Give the listing below again in full, exactly as written.

++++++++++++++++++++

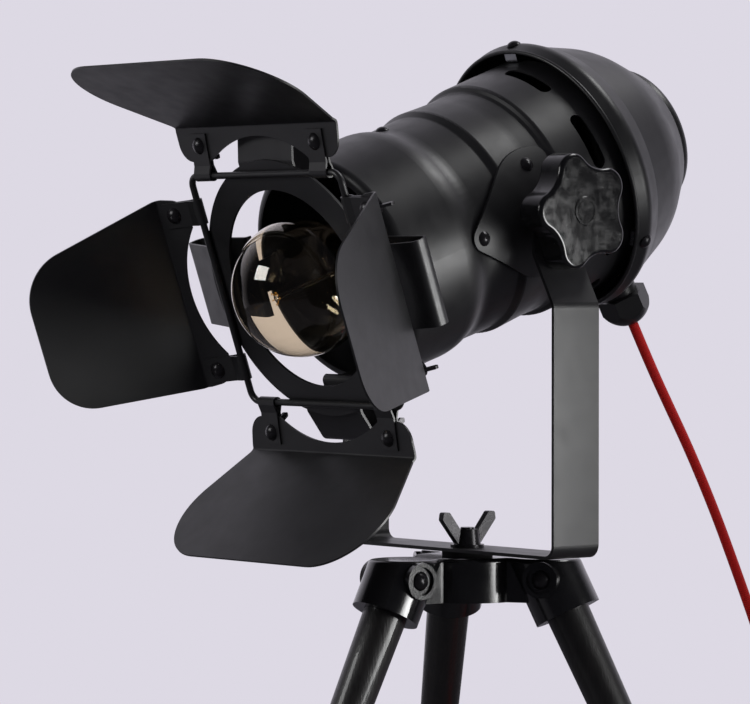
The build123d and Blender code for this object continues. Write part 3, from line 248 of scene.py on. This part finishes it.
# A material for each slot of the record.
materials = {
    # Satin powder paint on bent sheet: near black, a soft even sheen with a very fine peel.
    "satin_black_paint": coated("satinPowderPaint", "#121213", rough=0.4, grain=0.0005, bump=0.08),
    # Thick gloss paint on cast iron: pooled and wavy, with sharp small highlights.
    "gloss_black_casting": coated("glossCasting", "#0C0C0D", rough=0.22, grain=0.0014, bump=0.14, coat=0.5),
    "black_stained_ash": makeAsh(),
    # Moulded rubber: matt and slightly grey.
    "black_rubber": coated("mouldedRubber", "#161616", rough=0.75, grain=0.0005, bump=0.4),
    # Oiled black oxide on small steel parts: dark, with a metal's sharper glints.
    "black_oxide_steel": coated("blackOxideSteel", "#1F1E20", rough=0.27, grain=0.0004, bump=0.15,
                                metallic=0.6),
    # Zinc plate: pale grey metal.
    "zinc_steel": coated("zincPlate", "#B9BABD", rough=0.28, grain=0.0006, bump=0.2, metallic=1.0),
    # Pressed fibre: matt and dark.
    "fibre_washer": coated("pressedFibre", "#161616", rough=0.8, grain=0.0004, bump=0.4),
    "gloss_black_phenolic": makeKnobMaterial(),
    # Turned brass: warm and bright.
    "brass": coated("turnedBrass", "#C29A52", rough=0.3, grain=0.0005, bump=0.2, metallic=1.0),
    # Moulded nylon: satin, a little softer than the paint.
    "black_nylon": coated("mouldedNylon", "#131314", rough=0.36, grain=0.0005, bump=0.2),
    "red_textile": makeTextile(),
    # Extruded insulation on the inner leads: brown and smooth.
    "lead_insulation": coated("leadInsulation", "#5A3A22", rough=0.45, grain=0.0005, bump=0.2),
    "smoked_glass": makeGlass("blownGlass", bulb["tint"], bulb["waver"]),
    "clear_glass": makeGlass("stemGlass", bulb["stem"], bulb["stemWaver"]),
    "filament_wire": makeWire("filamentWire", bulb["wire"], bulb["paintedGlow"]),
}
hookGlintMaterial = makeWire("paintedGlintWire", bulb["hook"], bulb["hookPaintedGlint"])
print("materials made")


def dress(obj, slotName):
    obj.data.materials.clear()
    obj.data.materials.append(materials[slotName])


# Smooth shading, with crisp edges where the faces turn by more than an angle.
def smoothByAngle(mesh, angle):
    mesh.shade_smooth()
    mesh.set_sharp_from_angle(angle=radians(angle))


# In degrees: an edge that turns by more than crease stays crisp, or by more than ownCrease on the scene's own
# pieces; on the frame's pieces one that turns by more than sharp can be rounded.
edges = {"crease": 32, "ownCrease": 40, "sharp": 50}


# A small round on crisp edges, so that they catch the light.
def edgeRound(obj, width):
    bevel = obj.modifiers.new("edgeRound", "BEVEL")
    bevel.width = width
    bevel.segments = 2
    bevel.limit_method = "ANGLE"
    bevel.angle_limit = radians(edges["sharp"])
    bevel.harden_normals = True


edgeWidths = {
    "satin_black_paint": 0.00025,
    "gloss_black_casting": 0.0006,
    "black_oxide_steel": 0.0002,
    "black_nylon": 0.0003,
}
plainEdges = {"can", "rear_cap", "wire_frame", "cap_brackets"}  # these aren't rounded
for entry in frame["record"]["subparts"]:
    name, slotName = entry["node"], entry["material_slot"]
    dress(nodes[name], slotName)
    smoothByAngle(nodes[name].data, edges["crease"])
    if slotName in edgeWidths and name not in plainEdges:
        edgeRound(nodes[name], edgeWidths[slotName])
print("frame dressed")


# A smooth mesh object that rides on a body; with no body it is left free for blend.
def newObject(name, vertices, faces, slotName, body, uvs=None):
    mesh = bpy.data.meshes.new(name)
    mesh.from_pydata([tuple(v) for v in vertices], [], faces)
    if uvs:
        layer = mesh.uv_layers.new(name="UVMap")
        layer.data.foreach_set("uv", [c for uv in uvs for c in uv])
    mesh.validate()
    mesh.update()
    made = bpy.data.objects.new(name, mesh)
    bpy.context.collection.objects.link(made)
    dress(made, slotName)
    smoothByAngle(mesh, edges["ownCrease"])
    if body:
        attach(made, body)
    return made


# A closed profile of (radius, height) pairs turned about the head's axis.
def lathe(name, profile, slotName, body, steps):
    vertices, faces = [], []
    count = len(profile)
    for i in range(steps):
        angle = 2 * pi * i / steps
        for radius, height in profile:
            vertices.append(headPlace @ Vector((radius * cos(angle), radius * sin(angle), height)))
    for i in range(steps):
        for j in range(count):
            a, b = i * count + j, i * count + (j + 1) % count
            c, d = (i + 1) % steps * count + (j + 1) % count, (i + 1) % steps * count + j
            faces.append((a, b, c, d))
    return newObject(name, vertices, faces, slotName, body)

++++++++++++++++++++

__Answer to the exercise__
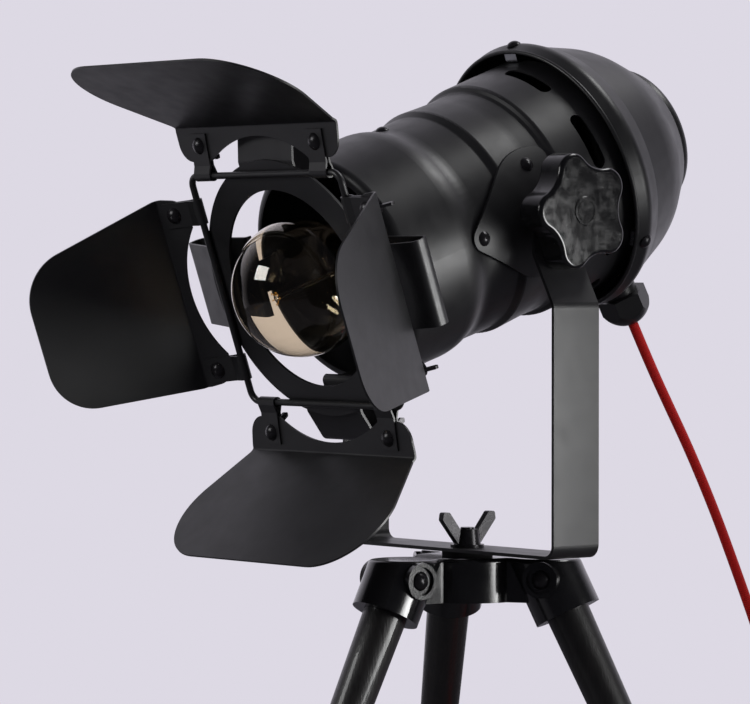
The build123d and Blender code for this object continues. Write part 3, from line 248 of scene.py on. This part finishes it.
# A material for each slot of the record.
materials = {
    # Satin powder paint on bent sheet: near black, a soft even sheen with a very fine peel.
    "satin_black_paint": coated("satinPowderPaint", "#121213", rough=0.4, grain=0.0005, bump=0.08),
    # Thick gloss paint on cast iron: pooled and wavy, with sharp small highlights.
    "gloss_black_casting": coated("glossCasting", "#0C0C0D", rough=0.22, grain=0.0014, bump=0.14, coat=0.5),
    "black_stained_ash": makeAsh(),
    # Moulded rubber: matt and slightly grey.
    "black_rubber": coated("mouldedRubber", "#161616", rough=0.75, grain=0.0005, bump=0.4),
    # Oiled black oxide on small steel parts: dark, with a metal's sharper glints.
    "black_oxide_steel": coated("blackOxideSteel", "#1F1E20", rough=0.27, grain=0.0004, bump=0.15,
                                metallic=0.6),
    # Zinc plate: pale grey metal.
    "zinc_steel": coated("zincPlate", "#B9BABD", rough=0.28, grain=0.0006, bump=0.2, metallic=1.0),
    # Pressed fibre: matt and dark.
    "fibre_washer": coated("pressedFibre", "#161616", rough=0.8, grain=0.0004, bump=0.4),
    "gloss_black_phenolic": makeKnobMaterial(),
    # Turned brass: warm and bright.
    "brass": coated("turnedBrass", "#C29A52", rough=0.3, grain=0.0005, bump=0.2, metallic=1.0),
    # Moulded nylon: satin, a little softer than the paint.
    "black_nylon": coated("mouldedNylon", "#131314", rough=0.36, grain=0.0005, bump=0.2),
    "red_textile": makeTextile(),
    # Extruded insulation on the inner leads: brown and smooth.
    "lead_insulation": coated("leadInsulation", "#5A3A22", rough=0.45, grain=0.0005, bump=0.2),
    "smoked_glass": makeGlass("blownGlass", bulb["tint"], bulb["waver"]),
    "clear_glass": makeGlass("stemGlass", bulb["stem"], bulb["stemWaver"]),
    "filament_wire": makeWire("filamentWire", bulb["wire"], bulb["paintedGlow"]),
}
hookGlintMaterial = makeWire("paintedGlintWire", bulb["hook"], bulb["hookPaintedGlint"])
print("materials made")


def dress(obj, slotName):
    obj.data.materials.clear()
    obj.data.materials.append(materials[slotName])


# Smooth shading, with crisp edges where the faces turn by more than an angle.
def smoothByAngle(mesh, angle):
    mesh.shade_smooth()
    mesh.set_sharp_from_angle(angle=radians(angle))


# In degrees: an edge that turns by more than crease stays crisp, or by more than ownCrease on the scene's own
# pieces; on the frame's pieces one that turns by more than sharp can be rounded.
edges = {"crease": 32, "ownCrease": 40, "sharp": 50}


# A small round on crisp edges, so that they catch the light.
def edgeRound(obj, width):
    bevel = obj.modifiers.new("edgeRound", "BEVEL")
    bevel.width = width
    bevel.segments = 2
    bevel.limit_method = "ANGLE"
    bevel.angle_limit = radians(edges["sharp"])
    bevel.harden_normals = True


edgeWidths = {
    "satin_black_paint": 0.00025,
    "gloss_black_casting": 0.0006,
    "black_oxide_steel": 0.0002,
    "black_nylon": 0.0003,
}
plainEdges = {"can", "rear_cap", "wire_frame", "cap_brackets"}  # these aren't rounded
for entry in frame["record"]["subparts"]:
    name, slotName = entry["node"], entry["material_slot"]
    dress(nodes[name], slotName)
    smoothByAngle(nodes[name].data, edges["crease"])
    if slotName in edgeWidths and name not in plainEdges:
        edgeRound(nodes[name], edgeWidths[slotName])
print("frame dressed")


# A smooth mesh object that rides on a body; with no body it is left free for blend.
def newObject(name, vertices, faces, slotName, body, uvs=None):
    mesh = bpy.data.meshes.new(name)
    mesh.from_pydata([tuple(v) for v in vertices], [], faces)
    if uvs:
        layer = mesh.uv_layers.new(name="UVMap")
        layer.data.foreach_set("uv", [c for uv in uvs for c in uv])
    mesh.validate()
    mesh.update()
    made = bpy.data.objects.new(name, mesh)
    bpy.context.collection.objects.link(made)
    dress(made, slotName)
    smoothByAngle(mesh, edges["ownCrease"])
    if body:
        attach(made, body)
    return made


# A closed profile of (radius, height) pairs turned about the head's axis.
def lathe(name, profile, slotName, body, steps):
    vertices, faces = [], []
    count = len(profile)
    for i in range(steps):
        angle = 2 * pi * i / steps
        for radius, height in profile:
            vertices.append(headPlace @ Vector((radius * cos(angle), radius * sin(angle), height)))
    for i in range(steps):
        for j in range(count):
            a, b = i * count + j, i * count + (j + 1) % count
            c, d = (i + 1) % steps * count + (j + 1) % count, (i + 1) % steps * count + j
            faces.append((a, b, c, d))
    return newObject(name, vertices, faces, slotName, body)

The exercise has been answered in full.